[Data listing start]

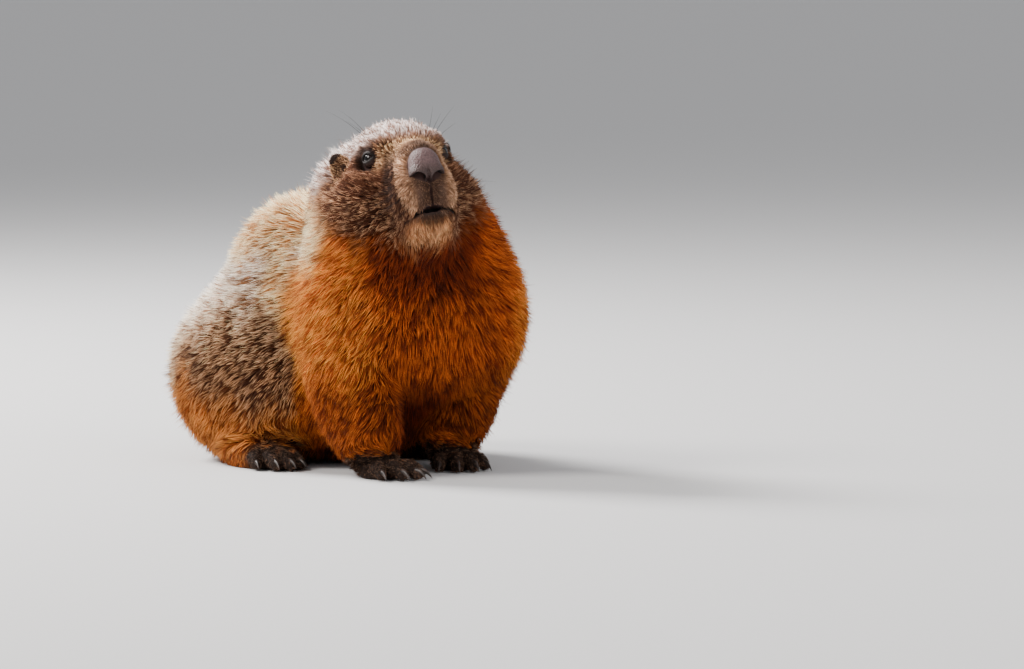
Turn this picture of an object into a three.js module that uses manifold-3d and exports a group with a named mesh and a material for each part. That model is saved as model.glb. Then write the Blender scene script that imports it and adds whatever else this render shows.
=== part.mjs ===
// A life-size yellow-bellied marmot, crouched on all fours with its chest raised on straight forelegs and its
// head turned to its right. Millimetres, +Z up. It faces -Y, so its own right side is towards -X.
//
// The flesh is one smooth body, the blend of rounded masses such as the ribcage, the rump and the cheeks. Each
// mass has the radii of the coat's outline and the depth of the coat that grows on it. Long flat locks are fused
// to the body where the coat is long, and the whole is then parted into neck, chest, legs and so on with thin cuts.

import * as THREE from "three";
import { mergeVertices } from "three/addons/utils/BufferGeometryUtils.js";
import Module from "manifold-3d";

const wasm = await Module();
wasm.setup();

// Driving dimensions

const GAP = 0.35; // between touching nodes
const RIGHT = -1;
const LEFT = 1;
const SIDES = [
  ["right", RIGHT],
  ["left", LEFT],
];

const HEAD_PLACE = vec(-11.6, -43.2, 177.5); // middle of the skull
const HEAD_YAW = -20; // degrees towards its right
const HEAD_PITCH = 22; // degrees, muzzle up
const HEAD_ROLL = 5; // degrees, left side up
const HEAD_TURN = turn(-HEAD_PITCH, -HEAD_ROLL, HEAD_YAW, "ZXY");
const HEAD_FRAME = placed(HEAD_PLACE, HEAD_TURN);

const BODY_CENTRE = vec(0, 15, 92);
const BODY_BLEND = 9; // softness of the blend between two masses
const HEAD_BLEND = 3.5;
const NECK_BLEND = 8;
const LEG_BLEND = 6;

// How far out in the coat the plain surface lies, from 0 at the skin to 1 at the tips.
const HEAD_SHARE = 0.85;
const BODY_SHARE = 0.45;

// The long coat: flat, tapered locks, each sunk in the plain surface and bent along the lie of the hair.
const LOCK = {
  spacing: 27.0,
  length: 56,
  halfWidth: 15.2,
  halfThick: 3.9,
  rootShare: -0.3, // depth of the root in the coat, as a share
  shares: [0.5, 0.86, 0.94], // of the places along it, to its tip
};
const LEG_LOCK_SPACING = 31;
const LOWEST_LOCK = 24; // height of the lowest lock's root
const LOWEST_LEG_LOCK = 46;
const TAIL_LOCK = { rings: 4, perRing: 5, halfWidth: 14, halfThick: 3, step: 0.085, shares: [-0.4, 0.5, 0.85, 1] };

const EYE_RADIUS = 5.4;
const EYE_PLACE = { side: 20.4, front: 22.5, up: 4.2 };
const EAR = { side: 29.2, back: 11, up: 11.5, width: 9, height: 12.8, thick: 4.8 };
const MOUTH_HEIGHT = -40.5; // from the middle of the skull
const HEAD_REACH = 78; // farthest point of the head from its middle

// The long stiff hairs of one side of the face, each by its root, the way it grows and its length.
const WHISKER_RADIUS = 0.4;
const WHISKER_ROOT_DEPTH = 3;
const WHISKERS = [
  { root: [17, 17, 17], way: [0.3, -0.1, 1], length: 18 }, // over the eye
  { root: [19, 20, 15], way: [0.75, 0.1, 1], length: 20 },
  { root: [33, 12, -14], way: [1, 0, 0.15], length: 20 }, // on the cheek
  { root: [14, 45, -24], way: [1, -0.45, 0.1], length: 30 }, // on the muzzle
  { root: [15, 42, -30], way: [1, -0.5, -0.15], length: 32 },
];

const FORELEGS = {
  right: { elbow: vec(-49, -44, 66), wrist: vec(-42, -60, 20), toeOut: -4 },
  left: { elbow: vec(44, -34, 66), wrist: vec(29, -40, 20), toeOut: -20 },
};
const FOREPAW = {
  palm: vec(13.5, 16, 10),
  toes: [
    [14, 4],
    [18, 4.4],
    [17.5, 4.4],
    [12.5, 4],
  ],
  fan: 18,
  clawLength: 10,
};
const HEEL = vec(60, 50, 0);
const HIND_FOOT = {
  palm: vec(15, 30, 12),
  toes: [
    [13, 4],
    [19, 4.4],
    [21, 4.6],
    [19, 4.4],
    [13, 4],
  ],
  fan: 18,
  clawLength: 8,
};
const WRIST_TOP = 17; // height at which a forepaw meets its leg

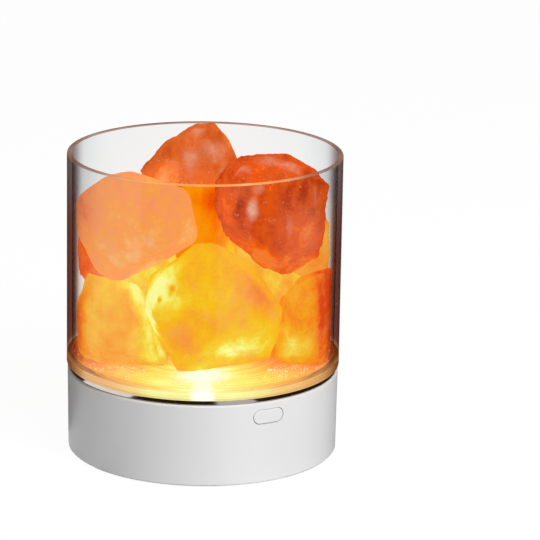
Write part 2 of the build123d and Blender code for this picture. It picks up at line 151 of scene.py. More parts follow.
def towards(tree, where, turn):
    # 1 on the side that lies in a direction round the axis, -1 on the side away from it
    level = vectorCalc(tree, "MULTIPLY", where, (1, 1, 0))
    return measure(tree, "DOT_PRODUCT", vectorCalc(tree, "NORMALIZE", level), outward(turn))


def paint(red, green, blue):
    # a screen colour, 0 to 255, as the light values that shaders take
    light = [v / 255 / 12.92 if v < 10.3 else ((v / 255 + 0.055) / 1.055) ** 2.4 for v in (red, green, blue)]
    return (*light, 1)


def darker(color, share):  # of the same screen colour
    return paint(*[v * share for v in color])


def grey(level):
    return (level, level, level, 1)


def colorRamp(tree, factor, stops):
    node = addNode(tree, "ShaderNodeValToRGB", {"Fac": factor})
    while len(node.color_ramp.elements) < len(stops):
        node.color_ramp.elements.new(0.5)
    for element, (place, color) in zip(node.color_ramp.elements, stops):
        element.position = place
        element.color = paint(*color)
    return node.outputs["Color"]


def mixColors(tree, factor, first, second, how="MIX"):
    node = addNode(tree, "ShaderNodeMix", data_type="RGBA", blend_type=how)
    plug(tree, factor, node.inputs[0])
    plug(tree, first, node.inputs[6])
    plug(tree, second, node.inputs[7])
    return node.outputs[2]


def tinted(tree, color, tint):
    return mixColors(tree, 1.0, color, tint, "MULTIPLY")


def bump(tree, height, strength, distance):
    inputs = {"Height": height, "Strength": strength, "Distance": distance}
    return addNode(tree, "ShaderNodeBump", inputs).outputs["Normal"]


def mixShaders(tree, factor, first, second):
    return addNode(tree, "ShaderNodeMixShader", {0: factor, 1: first, 2: second}).outputs[0]


def newMaterial(name):
    # the material, its tree, and the places on the piece that its patterns read
    material = bpy.data.materials.new(name)
    material.use_nodes = True
    material.cycles.emission_sampling = "NONE"
    tree = material.node_tree
    tree.nodes.clear()
    return material, tree, addNode(tree, "ShaderNodeTexCoord").outputs["Object"]


def surfaced(material, shader):
    addNode(material.node_tree, "ShaderNodeOutputMaterial", {"Surface": shader})
    return material


def principled(material, inputs):
    shader = addNode(material.node_tree, "ShaderNodeBsdfPrincipled", inputs)
    return surfaced(material, shader.outputs[0])


# Meshes
def makeObject(name, data):
    thing = bpy.data.objects.new(name, data)
    scene.collection.objects.link(thing)
    return thing


def cornerArc(before, corner, after, radius, steps):
    # the points of a rounded corner of an outline
    into = (before - corner).normalized()
    out = (after - corner).normalized()
    half = into.angle(out) / 2
    start = corner + into * radius / math.tan(half)
    end = corner + out * radius / math.tan(half)
    middle = corner + (into + out).normalized() * radius / math.sin(half)
    points = []
    for k in range(steps + 1):
        direction = (start - middle).lerp(end - middle, k / steps).normalized()
        points.append(middle + direction * radius)
    return points


def roundOutline(corners, steps=5):
    # corners are (radius, height, rounding) in millimetres; the outline is closed
    plain = [Vector((r, z)) for r, z, _ in corners]
    points = []
    for k, (_, _, rounding) in enumerate(corners):
        before, corner, after = plain[k - 1], plain[k], plain[(k + 1) % len(plain)]
        points += cornerArc(before, corner, after, rounding, steps) if rounding else [corner]
    return points


def turned(mesh, outline, segments):
    # adds a solid of revolution about Z to a bmesh; the outline runs round in millimetres
    turns = [2 * math.pi * k / segments for k in range(segments)]
    rows = []
    for point in outline:
        onAxis = point.x < 1e-6
        places = [(0, 0, point.y * mm)] if onAxis else [
            (point.x * mm * math.cos(a), point.x * mm * math.sin(a), point.y * mm) for a in turns]
        rows.append([mesh.verts.new(place) for place in places])
    for k, row in enumerate(rows):
        following = rows[(k + 1) % len(rows)]
        if len(row) == 1 and len(following) == 1:
            continue
        for s in range(segments):
            nextTurn = (s + 1) % segments
            ring = [row[s % len(row)], row[nextTurn % len(row)],
                    following[nextTurn % len(following)], following[s % len(following)]]
            mesh.faces.new(list(dict.fromkeys(ring)))  # three corners where a row is on the axis


def meshData(mesh, name):
    data = bpy.data.meshes.new(name)
    mesh.to_mesh(data)
    mesh.free()
    return data


def finishTurned(mesh, name):
    bmesh.ops.recalc_face_normals(mesh, faces=mesh.faces)
    data = meshData(mesh, name)
    data.shade_smooth()
    data.set_sharp_from_angle(angle=math.radians(sharpAngle))
    return makeObject(name, data)


def plainCopy(node, name):
    # a CAD node's mesh with its loose triangles joined
    mesh = bmesh.new()
    mesh.from_mesh(frame["nodes"][node].data)
    bmesh.ops.remove_doubles(mesh, verts=mesh.verts, dist=weldDistance)
    return meshData(mesh, name)


def finished(piece, name):
    # the piece as its modifiers leave it, as a plain mesh
    bpy.context.view_layer.update()
    evaluated = piece.evaluated_get(bpy.context.evaluated_depsgraph_get())
    data = bpy.data.meshes.new_from_object(evaluated)
    data.name = name
    piece.modifiers.clear()
    piece.data = data
    return piece


def newTree(name, inputs):
    # a Geometry Nodes group that takes and gives geometry, and its own inputs
    tree = bpy.data.node_groups.new(name, "GeometryNodeTree")
    tree.interface.new_socket("Geometry", in_out="INPUT", socket_type="NodeSocketGeometry")
    for label, kind in inputs.items():
        tree.interface.new_socket(label, in_out="INPUT", socket_type="NodeSocket" + kind)
    tree.interface.new_socket("Geometry", in_out="OUTPUT", socket_type="NodeSocketGeometry")
    return tree, addNode(tree, "NodeGroupInput").outputs


def endTree(tree, geometry, material):
    joined = addNode(tree, "GeometryNodeRealizeInstances", {0: geometry})
    painted = addNode(tree, "GeometryNodeSetMaterial", {"Geometry": joined.outputs[0], "Material": material})
    addNode(tree, "NodeGroupOutput", {"Geometry": painted.outputs[0]})
    return tree


def setInputs(modifier, values):
    # a Geometry Nodes modifier keeps its inputs under their sockets' identifiers
    for item in modifier.node_group.interface.items_tree:
        if item.in_out == "INPUT" and item.name in values:
            modifier[item.identifier] = values[item.name]


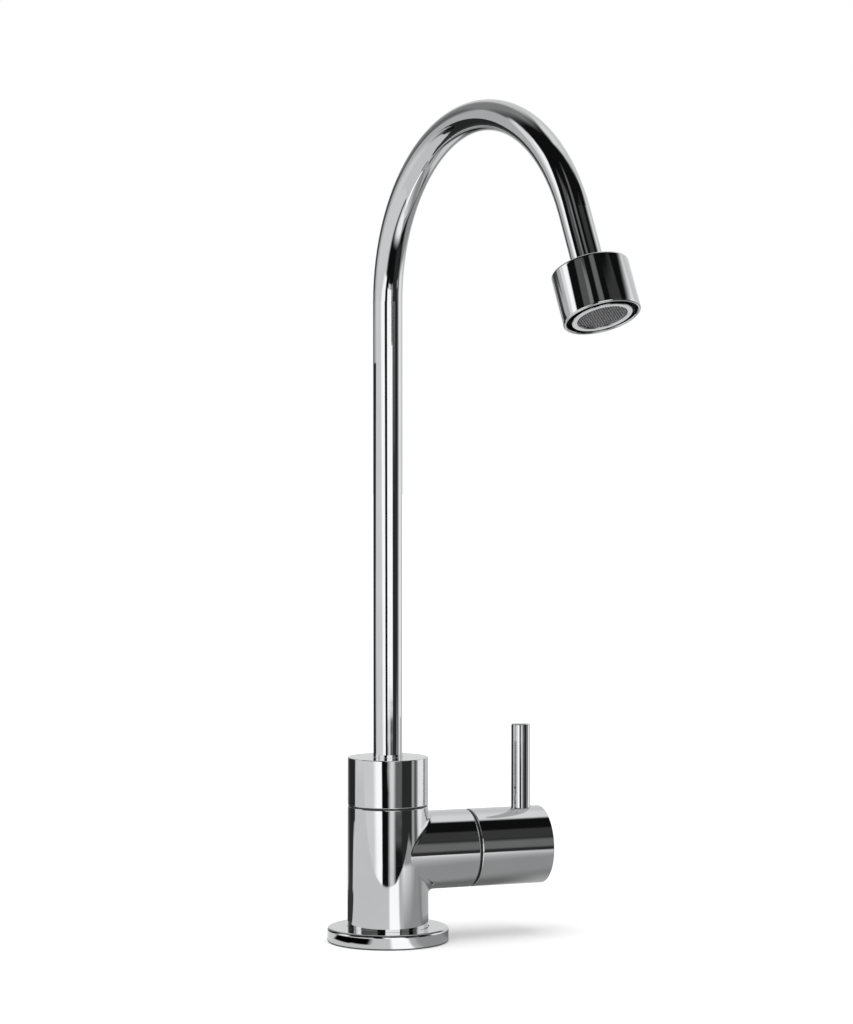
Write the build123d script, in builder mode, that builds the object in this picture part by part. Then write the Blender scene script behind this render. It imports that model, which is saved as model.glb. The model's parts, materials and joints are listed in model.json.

[Data listing end]

Write down exactly the span of lines above from the one containing "Write part 2" to the one containing "return (*light, 1)", both ends included.

Write part 2 of the build123d and Blender code for this picture. It picks up at line 151 of scene.py. More parts follow.
def towards(tree, where, turn):
    # 1 on the side that lies in a direction round the axis, -1 on the side away from it
    level = vectorCalc(tree, "MULTIPLY", where, (1, 1, 0))
    return measure(tree, "DOT_PRODUCT", vectorCalc(tree, "NORMALIZE", level), outward(turn))


def paint(red, green, blue):
    # a screen colour, 0 to 255, as the light values that shaders take
    light = [v / 255 / 12.92 if v < 10.3 else ((v / 255 + 0.055) / 1.055) ** 2.4 for v in (red, green, blue)]
    return (*light, 1)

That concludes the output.